Condry asserts that the concept of collaborated creativity was meant to remind us anime’s influence, by examining what happened on screen or how it was marketed by studios. More important was that anime illustrated the process of cultural production. It provided new insight into the distribution of power in media, both in terms top-down or bottom up forces. We might think collaborative creativity energy as a kind of a soul that runs through media and connecting viewer/consumers (p.110-1).

On the development of robot anime, Condry asserts that the synergies between anime and anime related toy producer was important: toys would expand audience for anime to adults.

Condry points out the limitation of conventional explanation for anime’s success in Japan. Conventional factors would include the Japanese culture foundation, cultural resonance, the vision of individual company director or economy determinism (p.134). According to him one factor responsible for the global spread of anime was “fansubbing” (he calls it a dark force) which was related the anime copying right violation by transnational anime fans. They translated the recent broadcast Japanese anime and made them available on line for free globally in the Internet much ahead of their official release.

On the social side on consumption, the book focuses on otaku (obsessive fans) to see whether it was a case of closed-off niche or an unusual gesture toward mass appeal. It focused on otaku, and their act in falling in love with anime characters was called “moe”.

Condry’s research approach shows that the value of anime arose from its movement and its fluidity: started from a single production location then spread to global. Its value came from its living social interactive relation.

The book concludes that in the often unprofitable Japanese animation industry, the artists’ interest in the trade, their passion, devotion and commitment had sustained this cultural business and made it an important node amidst a networked global media. Anime was at the leading edge of new combination of business and technologies. The book illustrates that what counted as creative in media depended on not only the vision of directors, but also the dynamic/robust media circulation and fans attachments. Anime could broaden our understating of ‘globalization from below’. Culture was no longer bound by geographic or specific ethnic groups. Like hip-hop, anime at first was dismissed by corporate elites a mere a passing fad or unimportant sector of popular media. Yet it grew global by traveling from Japan to the West. Globalization was not always driven by major corporations or the West. (p.215)

Observations:
First, when I compare and contrast this book with Condry’s book on Hip-hop that I read, I find both book have one common theme: “ploycentrism in globalization”. While the Hip-hop book was about the spread of hip-hop from American black ethnic groups to the youth in urban Japan; the latter book shows that Japanese anime, through the hard work and passion of Japanese artists teams, and aided by the “dark forces” (illegal up-loading by fan groups) had gained popularity in Europe and the US. The flow of both hip-hop and Japanese anime were basically without the guidance of the multi-national corporation.

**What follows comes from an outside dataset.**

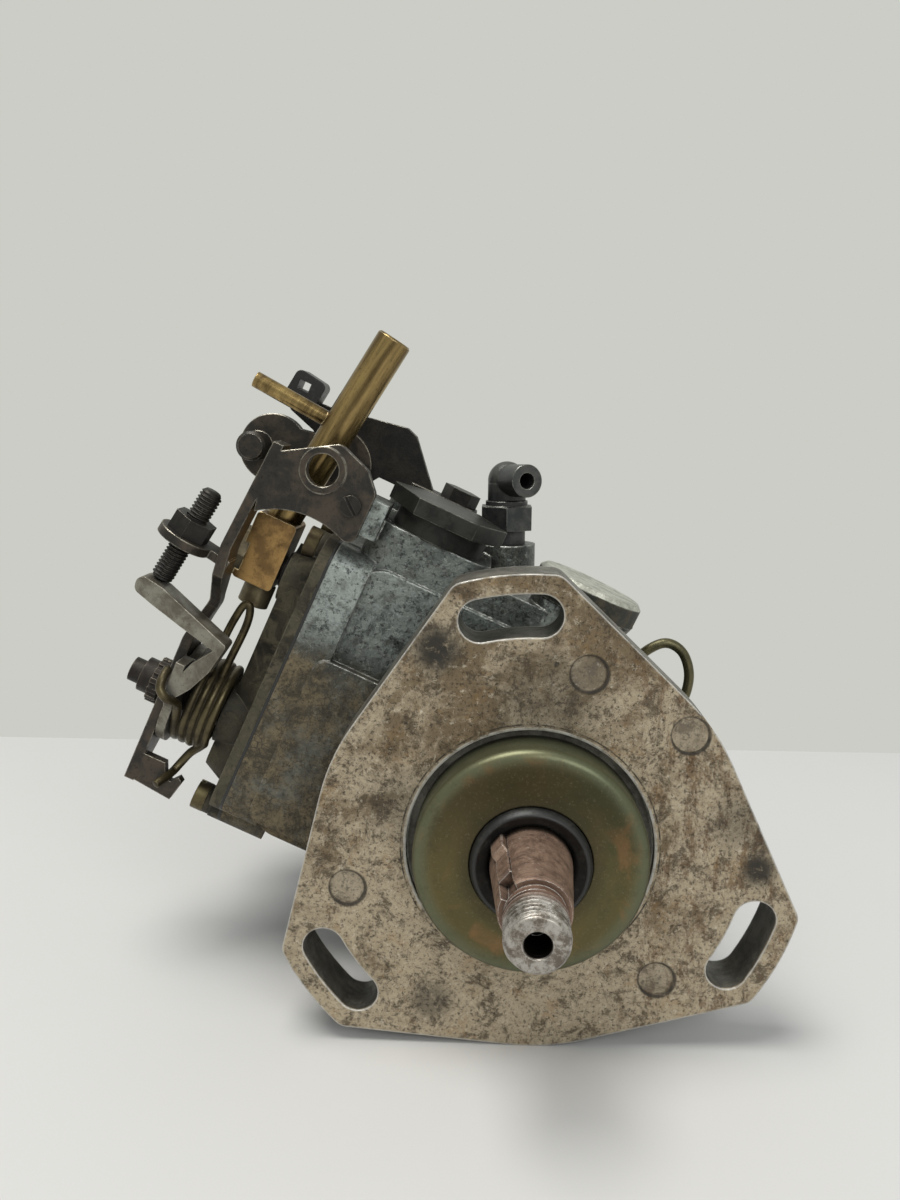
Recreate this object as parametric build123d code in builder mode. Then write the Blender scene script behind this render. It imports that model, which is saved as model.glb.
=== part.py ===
"""Diesel injection pump of the rotary distributor kind, with a three-slot drive flange.

Everything is drawn in the pump's own upright frame, in millimetres: the origin is the centre
of the flange's front face, the drive shaft points along -Y, the governor box and its levers
are on the -X side and the top of the pump is +Z. Each finished piece is then leaned by LEAN
about the shaft, because the pump lies on its flange, the cap nut under its advance cylinder
and its inlet union.
"""

import os
from math import acos, cos, degrees, radians, sin, tan

from build123d import *

os.makedirs("parts", exist_ok=True)

# ---- how the pump lies -------------------------------------------------------------------
LEAN = 24.6

# ---- clearances --------------------------------------------------------------------------
RUN = 0.04  # radial running fit of a shaft, piston or spindle
AIR = 0.3  # gap between pieces that move past each other without a fit

# ---- drive flange ------------------------------------------------------------------------
FLANGE_T = 13.0
BULGE_R = 52.0  # the three rounded sides
BULGE_HALF = 10.4  # degrees of arc each side of a bulge's middle
LOBE_R = 66.8  # the three cut-off corners
LOBE_ROUND = 4.0
SLOT_R = 57.0
SLOT_W = 10.2
SLOT_ARC = 14.4  # degrees between the two end centres of a slot
DISC_MARK_R = 4.15
DISC_MARK_DEPTH = 0.35
DISC_MARK_AT = 45.5
RECESS_R = 29.8
RECESS_DEPTH = 2.5

# ---- drive shaft -------------------------------------------------------------------------
SHAFT_OUT = 44.5
THREAD_R = 7.0
THREAD_L = 16.5
TAPER_BIG_R = 10.0
TAPER_SMALL_R = 8.6
TAPER_BACK = 5.0  # the taper's big end, ahead of the flange face
CENTRE_HOLE_R = 2.85
CENTRE_HOLE_DEPTH = 9.0
KEY_W = 4.0
KEY_L = 17.0
KEY_PROUD = 1.5
KEY_ANGLE = 164.6
JOURNAL_R = 12.55
SEAL_R = 14.2
SEAL_OUT = 5.0
SEAL_IN = 8.0
BUSH_R = 15.0
SLEEVE_SEAT_R = 9.0

# ---- housing -----------------------------------------------------------------------------
BARREL_R = 37.0
NECK_R = 43.0
NECK_END = 20.0
BARREL_END = 96.0
BORE_R = 27.35
BORE_START = 26.0
BOX_FRONT = 32.0
BOX_BACK = 94.0
BOX_TOP = 41.0
BOX_BOTTOM = -40.0
BOX_WALL = 5.0
BOX_CORNER = 7.0
JOINT_X = -74.0  # the face that the governor cover bolts to
RIM_T = 8.5
RIM_PROUD = 2.0
PAD_TOP = 14.0
PAD_PROUD = 3.0
CAVITY_IN_X = -31.0
CAVITY_BOTTOM = -24.5
TOWER_LEFT = -69.0
TOWER_RIGHT = -35.0
DECK_TOP = 52.5  # the machined seat of the inspection plug
TOWER_TOP = 58.7  # the block behind it that carries the rear bracket
TOWER_STEP = 66.0
TOWER_FRONT = 34.0
TOWER_BACK = 84.0

# ---- pieces on top -----------------------------------------------------------------------
PLUG_X = -51.5
PLUG_Y = 46.0
PLUG_AF = 29.0
PLUG_HEX_T = 4.6
PLUG_COLLAR_R = 13.0
PLUG_COLLAR_T = 5.2
PLUG_THREAD_R = 11.0
CAP_X = -8.0
CAP_Y = 44.0
CAP_R = 15.0
CAP_BASE = 52.0
CAP_T = 8.0
UNION_LEAN_X = -5.6  # where the return union stands, measured with the pump leaned
UNION_Y = 70.0
UNION_BASE = 65.5
UNION_AF = 14.6
ELBOW_R = 4.7
ELBOW_BORE = 2.3
CLIP_WIRE_R = 1.4
CLIP_Y = 50.0

# ---- governor cover ----------------------------------------------------------------------
GASKET_T = 0.8
COVER_T = 9.5
COVER_SCREW_R = 4.4
COVER_SCREW_SHANK = 2.4
COVER_SCREW_BITE = 9.0
BRACKET_SCREW_R = 2.05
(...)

Second, there is another common theme: the “death of the masses”, a phrase found in Marilyn Ivy’s article: “Formation of Mass Culture”. The fact that from one single cultural practice (be it hip-hop or Japanese anime) consumers could have their own way of appreciating/understanding (in other words to decode, borrowing Hall’s theory) the meaning encoded into the cultural product by producers. The diversity in the ways in decoding by different groups of consumers on the same produce is fully reflected in the phrase ‘Island in Space’ coined by Condry, or the idea “micromass” suggested by Ivy. Both reflected an undercurrent to the concept of mass culture, challenging the concept of “mass” (or a homogeneous group). These ideas pointed out that there was diversity in understanding, in taste and in the preference among individual consumer groups over the same mass cultural produce, and it was a force that could reduce the size of the mass. The idea of “micro mass” or “Island in Space” was pointing to the breakdown of one single large homogeneous group, and the death of “the mass”.